>> start Provided data
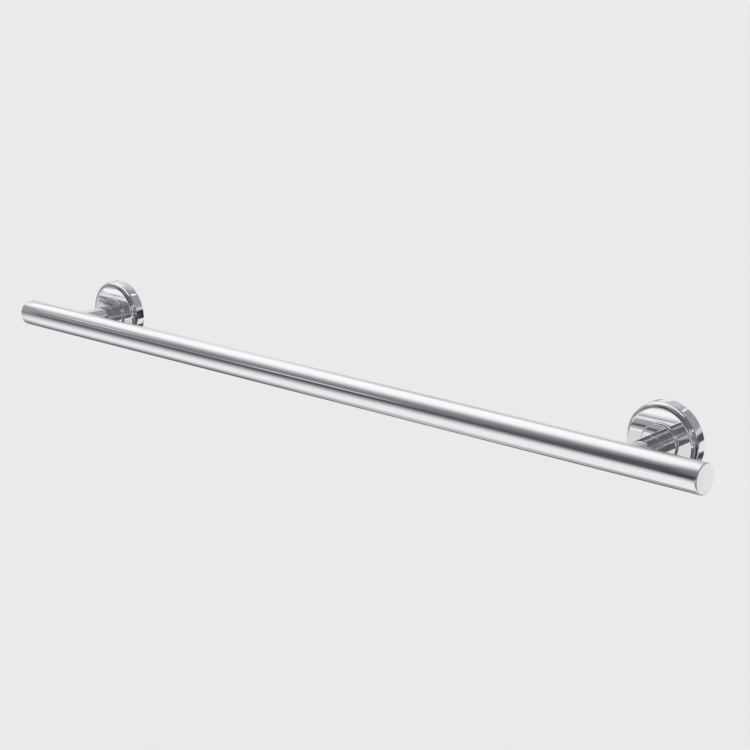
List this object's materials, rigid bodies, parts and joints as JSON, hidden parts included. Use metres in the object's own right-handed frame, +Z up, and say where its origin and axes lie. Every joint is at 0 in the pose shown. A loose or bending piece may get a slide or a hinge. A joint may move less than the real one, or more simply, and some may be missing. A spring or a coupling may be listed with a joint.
{
  "type": "grab bar",
  "caption": "Straight wall-mounted grab bar for a shower or bath: a chrome tube on two round posts with stepped round rosettes.",
  "frame": {"origin": "On the wall's face, midway between the two wall plates, at the centre of the rectangle that their top and bottom screw holes form.", "axes": "+X runs along the bar to the right as seen from the room, +Z is up, and +Y points into the wall, so the bar is on the -Y side."},
  "size_m": [0.974, 0.092, 0.078],
  "materials": {
    "chrome": "polished",
    "steel": "brushed",
    "rubber": "matt"
  },
  "bodies": {
    "root": {"bar_tube": "chrome", "post_left": "chrome", "post_right": "chrome", "rosette_cover_left": "chrome", "rosette_cover_right": "chrome", "collar_ring_left": "chrome", "collar_ring_right": "chrome", "end_cap_left": "chrome", "end_cap_right": "chrome", "wall_plate_left": "steel", "wall_plate_right": "steel", "spigot_left": "steel", "spigot_right": "steel", "spigot_screw_left": "steel", "spigot_screw_right": "steel", "grub_screw_left": "steel", "grub_screw_right": "steel", "joint_screw_left": "steel", "joint_screw_right": "steel", "joint_washer_left": "steel", "joint_washer_right": "steel", "saddle_nut_left": "steel", "saddle_nut_right": "steel", "rosette_rim_ring_left": "rubber", "rosette_rim_ring_right": "rubber", "collar_seal_left": "rubber", "collar_seal_right": "rubber", "wall_seal_left": "rubber", "wall_seal_right": "rubber", "end_cap_ring_left": "rubber", "end_cap_ring_right": "rubber"}
  },
  "joints": []
}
>> end Provided data
> [Exercise details]:
Using the listing above, pick out each line that contains the word "materials", then copy it.

> [Task response]:
List this object's materials, rigid bodies, parts and joints as JSON, hidden parts included. Use metres in the object's own right-handed frame, +Z up, and say where its origin and axes lie. Every joint is at 0 in the pose shown. A loose or bending piece may get a slide or a hinge. A joint may move less than the real one, or more simply, and some may be missing. A spring or a coupling may be listed with a joint.
  "materials": {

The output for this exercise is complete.